Single-Tenant Net-Lease Market Firing On All Cylinders As Cap Rates Hit Historic Lows
Competition among investors for single-tenant net-lease properties intensified last year, sending cap rates down to historic lows nationwide, and the widespread eagerness to buy in this market may not slow down in 2020, according to a Q4 net-lease report by Wilmette, Illinois-based The Boulder Group.
“There is a tremendous amount of equity out chasing net-lease assets,” The Boulder Group partner Jimmy Goodman said.
The final numbers aren’t in, but he said when 2019 sales activity across all single-tenant net-leased properties nationwide have been tabulated, sales volume will likely surpass — by a significant margin — 2018’s $59B total.
Asking cap rates in Q4 fell 14, 6 and 5 basis points nationwide to 6.07%, 6.94% and 6.9% for retail, office and industrial properties, respectively, Boulder’s survey found. Goodman attributes some of that decline to a steady demand for such investment opportunities, especially for retail, even though the number of single-tenant retail properties on the market in Q4 fell to about 3,900, a decline of about 10% since Q3.
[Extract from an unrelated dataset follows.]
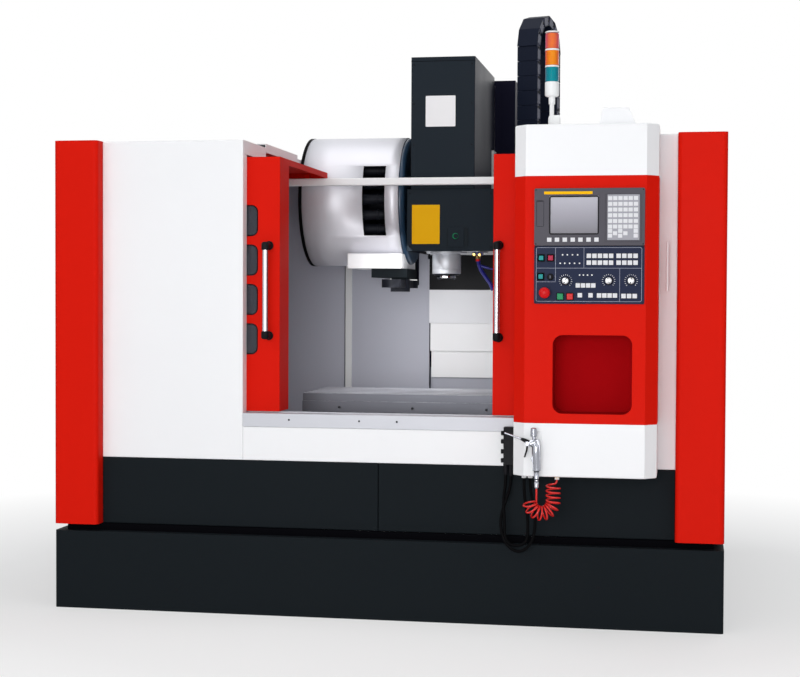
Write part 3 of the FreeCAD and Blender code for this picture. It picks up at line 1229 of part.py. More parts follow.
def coil_point(turn):
    """A point on the coil, counted in turns from its start."""
    point, along_axis, normal = coil_axis(COIL_LENGTH * turn / COIL_TURNS)
    side = along_axis.cross(normal)
    angle = math.radians(COIL_START_ANGLE) - 2 * math.pi * turn
    return point + normal * (COIL_RADIUS * math.cos(angle)) + side * (COIL_RADIUS * math.sin(angle))


def coil_tangent(turn):
    step = 1e-4
    tangent = coil_point(turn + step) - coil_point(turn - step)
    return tangent.normalize()


def biarc(p0, t0, p1, t1):
    """Two tangent arcs from one point and direction to the next."""
    v = p1 - p0
    t = t0 + t1
    a = v.dot(v)
    b = -2 * v.dot(t)
    c = 2 * (t0.dot(t1) - 1)
    d = (-b - math.sqrt(b * b - 4 * a * c)) / (2 * c)
    q0 = p0 + t0 * d
    q1 = p1 - t1 * d
    mid = (q0 + q1) * 0.5
    return [arc_from(p0, t0, mid), arc_from(mid, (q1 - q0).normalize(), p1)]


def arc_from(start, tangent, end):
    """The arc that leaves a point along a direction and reaches another point."""
    chord = end - start
    across = chord - tangent * chord.dot(tangent)
    if across.Length < 1e-6 * chord.Length:
        return Part.LineSegment(start, end).toShape()
    normal = across.normalize()
    radius = chord.dot(chord) / (2 * chord.dot(normal))
    centre = start + normal * radius
    middle = (start + end) * 0.5 - centre
    if middle.Length < 1e-9:
        middle = tangent
    through = centre + middle.normalize() * radius
    return Part.Arc(start, through, end).toShape()


def coil_path():
    """Port, bend into the coil, the windings, bend out of it and the run up to the air gun."""
    count = math.ceil(COIL_TURNS * POINTS_PER_TURN)
    turns = [COIL_TURNS * index / count for index in range(count + 1)]
    port = V(COIL_PORT.x, COIL_PORT.y, PENDANT_BOTTOM - 12)
    above = COIL_PORT + V(0, 0, COIL_TURN_OUT)
    gun = V(GUN_X, GUN_Y, GUN_HOSE_END)
    below = V(GUN_X, GUN_Y, COIL_SECOND.z + COIL_TURN_OUT)
    edges = [Part.LineSegment(port, above).toShape()]
    edges += biarc(above, V(0, 0, -1), coil_point(0), coil_tangent(0))
    for a, b in zip(turns, turns[1:]):
        edges += biarc(coil_point(a), coil_tangent(a), coil_point(b), coil_tangent(b))
    edges += biarc(coil_point(COIL_TURNS), coil_tangent(COIL_TURNS), below, V(0, 0, 1))
    edges.append(Part.LineSegment(below, gun).toShape())
    return Part.Wire(edges)


def section_at(point, direction, radius, sides):
    """A polygon with a round section's area, square to a direction."""
    helper = V(0, 1, 0) if abs(direction.y) < 0.9 else V(1, 0, 0)
    a = direction.cross(helper).normalize()
    b = direction.cross(a).normalize()
    reach = radius * math.sqrt(2 * math.pi / (sides * math.sin(2 * math.pi / sides)))
    ring = []
    for index in range(sides):
        angle = 2 * math.pi * index / sides
        ring.append(point + a * (reach * math.cos(angle)) + b * (reach * math.sin(angle)))
    return Part.makePolygon(ring + ring[:1])


def tube_along(path, radius, sides):
    start = path.OrderedEdges[0]
    point = path.OrderedVertexes[0].Point
    direction = start.tangentAt(start.FirstParameter)
    if (start.valueAt(start.FirstParameter) - point).Length > 1e-6:
        direction = -start.tangentAt(start.LastParameter)
    return path.makePipeShell([section_at(point, direction, radius, sides)], True, False)


def coiled_air_hose():
    path = coil_path()
    least = least_gap(path)
    print("coiled hose: length %.0f mm, least gap between turns %.2f mm" % (path.Length, least))
    tube = tube_along(path, COIL_TUBE, 6)
    print("volume against section x length: %.3f" % (tube.Volume / (math.pi * COIL_TUBE ** 2 * path.Length)))
    return tube


def least_gap(path):
    """Smallest distance between two stretches of the hose that aren't neighbours, less its width."""
    points = path.discretize(Number=1500)
    step = path.Length / 1499
    skip = int(6 * COIL_TUBE / step) + 1
    best = 1e9
    for i in range(0, len(points), 2):
        for j in range(i + skip, len(points), 2):
            best = min(best, (points[i] - points[j]).Length)
    return best - 2 * COIL_TUBE


def route(points, radius_note):
    """Straight runs joined by tangent arcs, each as large as its two runs allow."""
    p = [V(*q) for q in points]
    edges = []
    at = p[0]
    for a, b, c in zip(p, p[1:], p[2:]):
        u = (b - a).normalize()
        w = (c - b).normalize()
        turn = u.getAngle(w)
        cut = 0.45 * min((b - a).Length, (c - b).Length)
        radius = cut / math.tan(turn / 2)
        start = b - u * cut
        end = b + w * cut
        centre = start + (w - u * u.dot(w)).normalize() * radius
        through = centre + (b - centre).normalize() * radius
        edges.append(Part.LineSegment(at, start).toShape())
        edges.append(Part.Arc(start, through, end).toShape())
        at = end
        radius_note.append(radius)
    edges.append(Part.LineSegment(at, p[-1]).toShape())
    return Part.Wire(edges)


# Routes of the two service hoses, from gland to gland, chosen by eye
OUTER_HOSE = [(538, 30, 596), (538, 30, 556), (522, 6, 500), (504, -20, 440), (507, -38, 378),
              (534, -46, 322), (580, -50, 300), (622, -52, 326), (642, -54, 378), (645, -56, 436),
              (638, -58, 494), (HOSE_END_X[1], HOSE_END_Y, 552), (HOSE_END_X[1], HOSE_END_Y, 599)]
INNER_HOSE = [(517, 30, 600), (517, 30, 558), (511, 8, 506), (517, -18, 450), (521, -32, 396),
              (523, -38, 350), (548, -41, 327), (588, -44, 327), (613, -46, 350), (616, -50, 402),
              (613, -54, 456), (604, -58, 508), (HOSE_END_X[0], HOSE_END_Y, 556),
              (HOSE_END_X[0], HOSE_END_Y, 599)]


def service_hoses():
    hoses = []
    for name, points in (("outer", OUTER_HOSE), ("inner", INNER_HOSE)):
        radii = []
        path = route(points, radii)
        tube = tube_along(path, HOSE_RADIUS, 8)
        share = tube.Volume / (math.pi * HOSE_RADIUS ** 2 * path.Length)
        print("%s hose: %.0f mm long, least radius %.0f mm" % (name, path.Length, min(radii)))
        print("volume against section x length: %.3f" % share)
        hoses.append(tube)
    return group(hoses)


def air_regulator():
    """Filter and regulator unit beside the pendant, above the hoses' glands."""
    body = box(510, 551, 8, PANEL_FRONT - 2, 640, 790)
    bowls = [rod(10, (517, 30, 612), (517, 30, 640)), rod(10, (538, 30, 612), (538, 30, 640))]
    glands = [rod(9, (517, 30, 600), (517, 30, 612)), rod(9, (538, 30, 596), (538, 30, 612))]
    knobs = [rod(9, (498, 30, z), (510, 30, z)) for z in (656, 692, 732, 765)]
    tie = box(540, PENDANT_LEFT, 30, PANEL_FRONT - 2, 690, 730)
    return join([body, tie] + bowls + glands + knobs)


# ---- cable chain ----------------------------------------------------------------------------

def chain_places():
    """Y, Z and turn of every link's middle, up the front leg, over the bend and down the back leg."""
    places = []
    top = CHAIN_HEAD_END + CHAIN_FRONT_LINKS * CHAIN_PITCH
    for index in range(CHAIN_FRONT_LINKS):
        places.append((CHAIN_Y, CHAIN_HEAD_END + (index + 0.5) * CHAIN_PITCH, 0.0))
    for index in range(CHAIN_BEND_LINKS):
        angle = math.pi * (index + 0.5) / CHAIN_BEND_LINKS
        places.append((CHAIN_Y + CHAIN_RADIUS - CHAIN_RADIUS * math.cos(angle),
                       top + CHAIN_RADIUS * math.sin(angle), angle))
    for index in range(CHAIN_BACK_LINKS):
        places.append((CHAIN_Y + 2 * CHAIN_RADIUS, top - (index + 0.5) * CHAIN_PITCH, math.pi))
    return places


def chain_link(in_bend):
    """A link that runs up along Z: two waisted side plates under an outer and an inner lid."""
    half = CHAIN_PITCH / 2
    t = CHAIN_THICK / 2
    left, right = CHAIN_X - CHAIN_WIDTH / 2, CHAIN_X + CHAIN_WIDTH / 2
    side = 12
    plate_outline = [(-t + 2, -half + 6), (-t + 8, -half - 6), (t - 8, -half - 6), (t - 2, -half + 6),
                     (t - 2, half - 12), (t - 9, half + 2), (-t + 9, half + 2), (-t + 2, half - 12)]
    pieces = [prism_x(plate_outline, x, x + side) for x in (left, right - side)]
    spread = math.tan(math.pi / CHAIN_BEND_LINKS / 2) if in_bend else 0
    reach = CHAIN_RADIUS * spread if in_bend else half
    for y, way in ((-t, 1), (t - CHAIN_LID, -1)):
        lid = reach + way * t * spread - CHAIN_GAP
        pieces.append(box(left, right, y, y + CHAIN_LID, -lid, lid))
    return pieces


def cable_chain():
    """Closed energy chain, one link after another, turned in plan about its front leg."""
    solids = []
    for y, z, angle in chain_places():
        for piece in chain_link(0 < angle < 3):
            piece.rotate(V(0, 0, 0), V(1, 0, 0), -math.degrees(angle))
            piece.translate(V(0, y, z))
            solids.append(piece)
    chain = join(solids)
    chain.rotate(V(CHAIN_X, CHAIN_Y, 0), V(0, 0, 1), -CHAIN_TURN)
    return chain


# ---- rear cabinet ---------------------------------------------------------------------------

def electrical_cabinet():
    """Rear cabinet with a mounting plate inside, open to the back."""
    w = CABINET_WALL
    y0, y1 = ENCLOSURE_BACK, MACHINE_BACK - CABINET_HANDLE - CABINET_DOOR
    body = box(CABINET_LEFT, CABINET_RIGHT, y0, y1, PLINTH_TOP, CABINET_TOP)
    body = body.cut(box(CABINET_LEFT + w, CABINET_RIGHT - w, y0 + w, y1, PLINTH_TOP + w, CABINET_TOP - w))
    modules = []
    for row in range(3):
        z = PLINTH_TOP + 260 + row * 420
        modules.append(box(CABINET_LEFT + 90, CABINET_RIGHT - 90, y0 + w, y0 + w + 120, z, z + 220))
    x, y = CABINET_HINGE
    hinges = []
    for z in HINGE_LEVELS:
        hinges.append(rod(HINGE_RADIUS, (x, y, z - 30), (x, y, z - 0.5)))
        hinges.append(box(CABINET_RIGHT, x, y - 46, y, z - 30, z - 0.5))
    return join([body] + modules + hinges)


def electrical_cabinet_door():
    """Rear door with louvres and a lever handle."""
    y0 = MACHINE_BACK - CABINET_HANDLE - CABINET_DOOR + 0.5
    y1 = y0 + CABINET_DOOR - 0.5
    x0, x1 = CABINET_LEFT, CABINET_RIGHT
    leaf = box(x0, x1, y0, y1, PLINTH_TOP + 4, CABINET_TOP)
    leaf = fillet(leaf, BEND, lambda e: abs(e.CenterOfMass.y - y1) < 0.01)
    leaf = leaf.cut(box(x0 + SHEET, x1 - SHEET, y0, y1 - SHEET, PLINTH_TOP + 4 + SHEET, CABINET_TOP - SHEET))
    louvres = []
    middle = (x0 + x1) / 2
    for index in range(8):
        z = PLINTH_TOP + 140 + index * 30
        louvres.append(box(middle - 130, middle + 130, y1 - SHEET, y1, z, z + 10))
    leaf = leaf.cut(louvres)
    handle = join([box(x0 + 36, x0 + 60, y1, y1 + 5, 1080, 1230),
                   box(x0 + 41, x0 + 55, y1 + 5, MACHINE_BACK, 1110, 1215)])
    x, y = CABINET_HINGE
    hinges = []
    for z in HINGE_LEVELS:
        hinges.append(rod(HINGE_RADIUS, (x, y, z + 0.5), (x, y, z + 30)))
        hinges.append(box(CABINET_RIGHT - 4, x, y - 3, y + 3, z + 0.5, z + 30))
    return join([leaf, handle] + hinges)


NODES = [base_tray, levelling_feet, bed_casting, column_casting, guide_rails, chip_pan, skirt_panels,
         left_pillar, right_pillar, left_front_panel, right_front_panel, sill_panel, door_rail,
         left_cabinet_shell, right_cabinet_shell, rear_wall, cross_beam, pendant_cap, pendant_body,
         pendant_base_box, display_unit, display_screen, display_keys, control_panel, control_keys,
         signal_lamp_stem, signal_lamp_lenses, air_gun, air_gun_trigger, coiled_air_hose, service_hoses,
         electrical_cabinet, electrical_cabinet_door, magazine_cover, magazine_disc, changer_gearbox,
         changer_arm, cable_chain, head_cover, head_casting, z_cover_upper, z_cover_middle, z_cover_lower,
         spindle_cartridge, spindle_rotor, coolant_nozzles, saddle, table, left_door, left_door_windows,
         left_door_handle, right_door, right_door_windows, right_door_handle, emergency_stop,
         feed_override_knob, rapid_override_knob, spindle_override_knob, cycle_start_button,
         feed_hold_button]


def save(name, shape):
    shape.translate(V(0, -ORIGIN_BACK, 0))
    shape.exportStep(os.path.join("parts", name + ".step"))


def main():
    os.makedirs("parts", exist_ok=True)
    for make in NODES:
        save(make.__name__, make())


main()
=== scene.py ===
import math

import bpy
from mathutils import Matrix, Vector


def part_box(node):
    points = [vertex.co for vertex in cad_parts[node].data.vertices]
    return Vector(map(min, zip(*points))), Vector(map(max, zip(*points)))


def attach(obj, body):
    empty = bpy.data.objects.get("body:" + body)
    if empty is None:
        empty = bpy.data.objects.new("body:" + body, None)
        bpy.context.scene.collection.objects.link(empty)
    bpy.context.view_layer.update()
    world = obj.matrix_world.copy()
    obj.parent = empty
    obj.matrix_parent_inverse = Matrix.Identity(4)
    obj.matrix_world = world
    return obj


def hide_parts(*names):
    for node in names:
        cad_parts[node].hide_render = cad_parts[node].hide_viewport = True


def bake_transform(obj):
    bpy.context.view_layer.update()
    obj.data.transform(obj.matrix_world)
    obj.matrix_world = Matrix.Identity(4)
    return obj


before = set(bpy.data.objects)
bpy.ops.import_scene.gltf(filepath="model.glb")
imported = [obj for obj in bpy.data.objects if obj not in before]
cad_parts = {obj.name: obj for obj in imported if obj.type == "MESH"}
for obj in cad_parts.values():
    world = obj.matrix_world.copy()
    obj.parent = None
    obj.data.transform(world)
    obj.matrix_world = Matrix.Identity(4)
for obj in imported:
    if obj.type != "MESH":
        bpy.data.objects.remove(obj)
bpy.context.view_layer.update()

# Places are given as on the builder's drawing: millimetres, X from the middle of the machine,
# Y back from the tray's front face, Z up from the floor.
MM = 0.001
TRAY_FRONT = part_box("base_tray")[0][1]
MACHINE = "machine"
UP, DOWN, OUT, RIGHT = (0, 0, 1), (0, 0, -1), (0, -1, 0), (1, 0, 0)


def at(x, y, z):
    """A point of the drawing in the scene, in metres."""
    return Vector((x * MM, TRAY_FRONT + y * MM, z * MM))


# ---- nodes -----------------------------------------------------------------------------------

def math_node(nodes, links, kind, first, second=None, third=None):
    """One sum; each of its values is a number or a socket."""
    node = nodes.new("ShaderNodeMath")
    node.operation = kind
    for index, value in enumerate((first, second, third)):
        if value is None:
            continue
        if isinstance(value, (int, float)):
            node.inputs[index].default_value = value
        else:
            links.new(value, node.inputs[index])
    return node.outputs[0]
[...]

The enthusiasm for retail buildings, even in an age when news coverage of the sector tends to be gloomy, doesn’t surprise Goodman. Such properties, which usually sell for between $1M and $10M, far less than the typical office and industrial deals, hit the price points needed by the smaller 1031 investors that dominate the market.
“There is a lot of noise about the retail sector, but most of the retail businesses going under are not typically part of the net-lease market, which is dominated by stores like Walgreens, CVS [and] 7-Eleven, and they are not going anywhere,” he said.
“Retail is also very easy to understand for these investors, with brand names they have been shopping at themselves, and there is no responsibility in terms of management, making it very hands-off from their perspective.”
That should fuel the 2020 market, Goodman said. Still, investors surveyed by Boulder are not so sure. Worries about the upcoming election, the possibility of other political turmoil and the durability of the current real estate cycle have some sounding cautious notes.
About 46% said cap rates will increase this year, and 13% of those surveyed said rates will go up by 25 basis points or more. Another 54% said rates will either decline or stay about the same.
That level of uncertainty means investors will carefully monitor the market, looking for any hints of economic disruption, and focus even more attention on the safest properties, ones newly constructed and backed by corporate guarantees, as well as those with the longest remaining lease terms.
But as long as the overall economy stays robust, with solid job creation numbers, and receives no shocks from abroad, Goodman remains quite optimistic.
“We don’t see anything slowing this market down. We’re only a few weeks into it, but we are having one of the busiest first quarters we’ve ever had.”